Dans ce contexte elle encourage les efforts récents de planification urbaine entrepris sur le plan national à travers le schéma national d’aménagement du territoire et des plan locaux tels que le plan directeur d’urbanisme adopté par la wilaya d’Alger, parmi d’autres.
La Rapporteuse spéciale a pu remarquer le manque de participation et de communication/vulgarisation dans la politique de logement promue par le gouvernement, une politique qui reste opaque au citoyen commun. Elle remarque aussi qu’ils restent des efforts à faire en matière de transparence et que les diverses institutions qui participent au processus d’attribution de logements disposent d’un marge de discrétion qui ouvre la voie au clientélisme et à la corruption.
Tout cela selon la Rapporteuse spéciale aurait contribué à créer un climat de soupçon et de manque de confiance de la part de la population dont témoignent les émeutes qui régulièrement explosent suite à l’affichage des listes de personnes auxquelles sont attribués des logements de type social-locatif.
Dans ce contexte, la Rapporteuse spéciale recommande l’établissement de programmes d’outreach et la création d’un fichier unifié national des demandes de logement déposées par la population avec les points attribués et la position de chaque demandeur dans la liste. La classification de toutes les demandes devrait être publiée et rendu accessible, par exemple dans la page web de la commune, daïra ou wilaya.
La Rapporteuse spéciale souhaite aussi souligner le manque de concertation et participation de la société civile dans la définition, application, gestion et suivi des politiques de logement et de planification urbaine.
Dans ce cadre, elle apprécie les efforts récemment entamés par le gouvernement pour être plus à l’écoute de la société civile (par exemple par le moyen de l’organisation des assises de l’urbanisme ou de la tenue des premiers états généraux de la société civile ) et elle exhorte le gouvernement à s’engager dans un réel effort de concertation en ce qui a trait à la définition des politiques de logement et à institutionnaliser des mécanismes permanents de suivi de l’application de ces politiques (cela dans le cadre aussi des reformes annoncées au niveau législatif et notamment en ce qui concerne la loi sur les associations et la représentations des femmes dans les assemblées élues).

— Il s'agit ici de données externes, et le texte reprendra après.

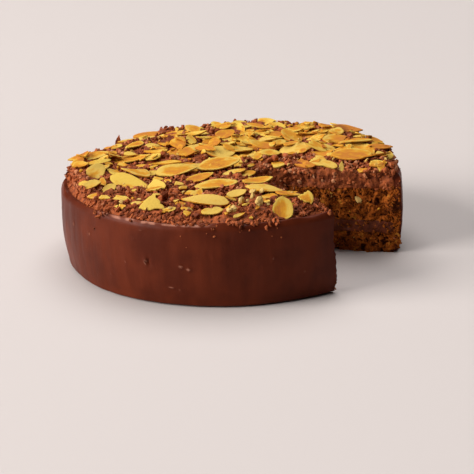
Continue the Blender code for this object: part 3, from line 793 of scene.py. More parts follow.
def bed_top(across, along):
    """Height of the crumb bed under the loose crumbs, with low domes on cells."""
    inside = smooth_step(CRUMB_RADIUS, CRUMB_RADIUS - 4.0 * MM, np.hypot(across, along))
    domed = BED_DOME * (0.35 - cells(across, along, BED_CELL, BED_SEED)[0]) * inside
    return topping_level(across, along) - crumb_dip(across, along) + domed


def cut_relief(reach, height, seed):
    """How far a cut face stands in or out: a slow sway, and the coarse crumb where it is sponge."""
    filling = (height > LOWER_SPONGE_TOP) & (height < FILLING_TOP)
    smooth = filling | (height > UPPER_SPONGE_TOP) | (reach > SPONGE_RADIUS)
    size = np.where(smooth, SMOOTH_RELIEF, CRUMB_RELIEF)
    relief = CUT_SWAY * ripple(reach, height, SWAY_WAVELENGTH, seed + len(RELIEF_WAVES))
    for index, (part, wavelength) in enumerate(RELIEF_WAVES):
        relief = relief + size * part * ripple(reach, height, wavelength, seed + index)
    return relief * np.clip(reach / CUT_FADE, 0.0, 1.0)


def domes(reach, height, seed, kinds):
    """Sum of domes on cells: each kind's height times how far the distance in its cells is below a level."""
    return MM * sum(tall * (level - cells(reach, height, size, seed + shift)[0])
                    for tall, level, size, shift in kinds)


def sponge_grain(depth):
    """Make the fine outward relief of torn sponge.

    Domes on cells of three sizes, less a round pit in two cells of five, on slightly warped coordinates.
    """
    def grain(reach, height, seed):
        warped = reach + 0.8 * MM * ripple(reach, height, 0.007, seed + 70)
        lifted = height + 0.8 * MM * ripple(reach, height, 0.006, seed + 71)
        pore, pick = cells(warped, lifted, PORE_SIZE, seed + 72)
        pit = smooth_step(0.0, 0.4, 0.50 * np.sqrt(pick / PORE_SHARE) - pore) * (pick < PORE_SHARE)
        return domes(warped, lifted, seed, SPONGE_DOMES) - depth * pit
    return grain


def filling_grain(reach, height, seed):
    """Fine outward relief of fudge: a slight bulge, slow dents and small domes."""
    dents = 0.25 * MM + 0.30 * MM * ripple(reach, height, 0.0062, seed + 81)
    return dents + domes(reach, height, seed, ((0.55, 0.42, 0.0026, 80),))


def bed_grain(reach, height, seed):
    """Fine outward relief of the torn chocolate layer: domes on cells of three sizes."""
    return domes(reach, height, seed, BED_DOMES)


def coat_grain(reach, height, seed):
    """Fine outward relief where the coat is cut: slow dents and small domes."""
    dents = 0.25 * MM * ripple(reach, height, 0.0045, seed + 95)
    return dents + domes(reach, height, seed, ((0.5, 0.42, 0.0018, 96),))


def torn_relief(reach, height, face, grain):
    """Relief of a cut face square to it, and the fine part of it, which fades out at the centre."""
    _, seed, side = face
    fine = grain(reach, height, seed) * np.clip(reach / CUT_FADE, 0.0, 1.0)
    return cut_relief(reach, height, seed) + side * fine, fine


def on_cut(reach, height, face, grain):
    """Points on a finished face of the cut: reach outwards, relief and grain square to it."""
    outward, square = cut_direction(face[0])
    relief, _ = torn_relief(reach, height, face, grain)
    return np.column_stack([reach[:, None] * outward + relief[:, None] * square, height])


def clinging(reach, height, width, count, face, grain, draw):
    """Centres and widths of lumps drawn evenly over part of a cut face; each of the three is a range."""
    centres = on_cut(draw.uniform(*reach, count), draw.uniform(*height, count), face, grain)
    return centres, draw.uniform(*width, count) * MM


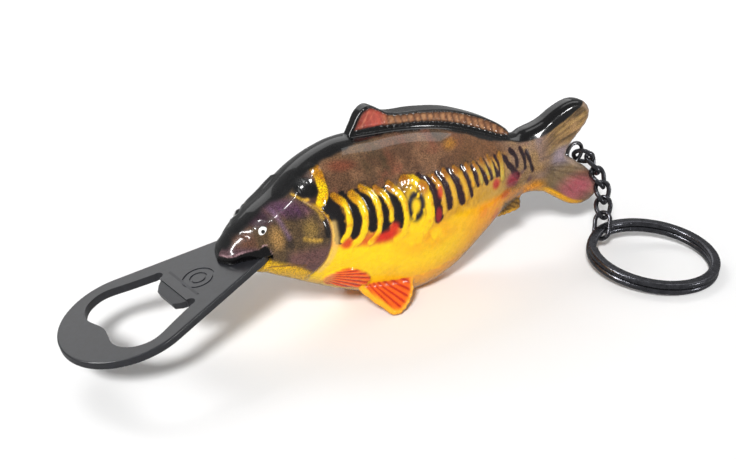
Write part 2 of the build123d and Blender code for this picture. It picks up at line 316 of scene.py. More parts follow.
def pelvic_place(x, y, z):
    """Place in the left pelvic fin's own plane: along, down, and off the plane."""
    dy, dz = y - PELVIC_ROOT[1], z - PELVIC_ROOT[2]
    down = -math.sin(PELVIC_LEAN) * dy - math.cos(PELVIC_LEAN) * dz
    off = math.cos(PELVIC_LEAN) * dy - math.sin(PELVIC_LEAN) * dz
    return x - PELVIC_ROOT[0], down, off


def fish_field(x, y, z):
    """Distance to the fish's skin."""
    dorsal_half = through(x, (60, 66, 73, 99), (1.2, 1.45, 1.9, 1.9))
    dorsal = slab(near_outline("dorsal", x, z), y, dorsal_half, edge=0.6)
    tail = slab(near_outline("tail", x, z), y, half=2.0, edge=1.5)
    anal = slab(near_outline("anal", x, z), y, half=1.0, edge=0.8)
    u, v, w = pelvic_place(x, y, z)
    pelvic = slab(near_outline("pelvic", u, v), w, half=0.75, edge=0.65)
    field = body_field(x, y, z)
    for fin, fillet in ((dorsal, 0.5), (tail, 2.0), (anal, 1.2), (pelvic, 0.8)):
        field = join(field, fin, fillet)
    return np.maximum(field, -near_outline("mouth", x, z))


def gradient(points, size=0.05):
    """The direction in which the distance to the skin grows."""
    g = np.zeros_like(points)
    for axis in range(3):
        shift = np.zeros(3)
        shift[axis] = size
        a, b = (points + shift).T, (points - shift).T
        g[:, axis] = (fish_field(*a) - fish_field(*b)) / (2 * size)
    return g


FISH_X, FISH_HALF_Y, FISH_Z = (31.0, 127.5), 13.5, (-0.9, 43.4)


def left_skin(cell):
    """The left flank's skin as vertices and quads, open along the middle plane."""
    xs = np.arange(*FISH_X, cell)
    ys = cell / 2 - cell * np.arange(int(FISH_HALF_Y / cell))
    zs = np.arange(*FISH_Z, cell)
    grid = np.meshgrid(xs, ys, zs, indexing="ij", sparse=True)
    inside = fish_field(*grid) < 0
    corners = sum(
        inside[i : i - 1 or None, j : j - 1 or None, k : k - 1 or None].astype(np.int8)
        for i in (0, 1)
        for j in (0, 1)
        for k in (0, 1)
    )
    active = (corners > 0) & (corners < 8)
    number = np.full(active.shape, -1)
    number[active] = np.arange(active.sum())
    ci, cj, ck = np.nonzero(active)
    points = np.c_[xs[ci] + cell / 2, ys[cj] - cell / 2, zs[ck] + cell / 2]
    middle = cj == 0
    points[middle, 1] = 0
    quads = []
    # one quad round each lattice edge that the skin crosses
    for axis in range(3):
        near = np.take(inside, range(inside.shape[axis] - 1), axis)
        far = np.take(inside, range(1, inside.shape[axis]), axis)
        changed = near != far
        e = list(np.nonzero(changed))
        o1, o2 = [a for a in range(3) if a != axis]
        keep = (e[o1] > 0) & (e[o2] > 0)
        keep &= (e[o1] < number.shape[o1]) & (e[o2] < number.shape[o2])
        e = [v[keep] for v in e]
        leaving = near[tuple(e)]
        ring = []
        for d1, d2 in ((-1, -1), (0, -1), (0, 0), (-1, 0)):
            cells = [v.copy() for v in e]
            cells[o1] += d1
            cells[o2] += d2
            ring.append(number[tuple(cells)])
        ring = np.array(ring).T
        flip = ~leaving if axis == 1 else leaving
        ring[flip] = ring[flip][:, ::-1]
        quads.append(ring)
    quads = np.concatenate(quads)
    return settle(points, quads, middle), quads, middle


def settle(points, quads, middle):
    """Moves the vertices onto the skin and evens them out."""
    edges = np.concatenate([quads[:, [a, (a + 1) % 4]] for a in range(4)])
    count = np.bincount(edges.ravel(), minlength=len(points))[:, None]
    for turn in range(4):
        if turn:
            total = np.zeros_like(points)
            np.add.at(total, edges[:, 0], points[edges[:, 1]])
            np.add.at(total, edges[:, 1], points[edges[:, 0]])
            points = points + 0.6 * (total / count - points)
            points[middle, 1] = 0
        for _ in range(2):
            g = gradient(points)
            g[middle, 1] = 0
            size = np.maximum((g * g).sum(1), 0.05)
            move = g * (fish_field(*points.T) / size)[:, None]
            length = np.linalg.norm(move, axis=1)[:, None]
            points = points - move * np.minimum(1, 0.3 / np.maximum(length, 1e-9))
            points[middle, 1] = 0
    return points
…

Dans ce contexte, elle recommande notamment l’établissement d’un Observatoire autonome de l’Habitat. Elle exhorte aussi le gouvernement à promouvoir, respecter et protéger les droits de toute personne à s’associer et organiser et les droits de défenseurs des droits de l’homme, particulièrement ceux qui sont engagés dans le domaine du droit au logement, et tels qu’ils sont définis dans la Résolution A/RES/53/144 de l’Assemblée Générale (Déclaration sur le droit et la responsabilité des individus, groupes et organes de la société de promouvoir et protéger les droits de l’homme et les libertés fondamentales universellement reconnues).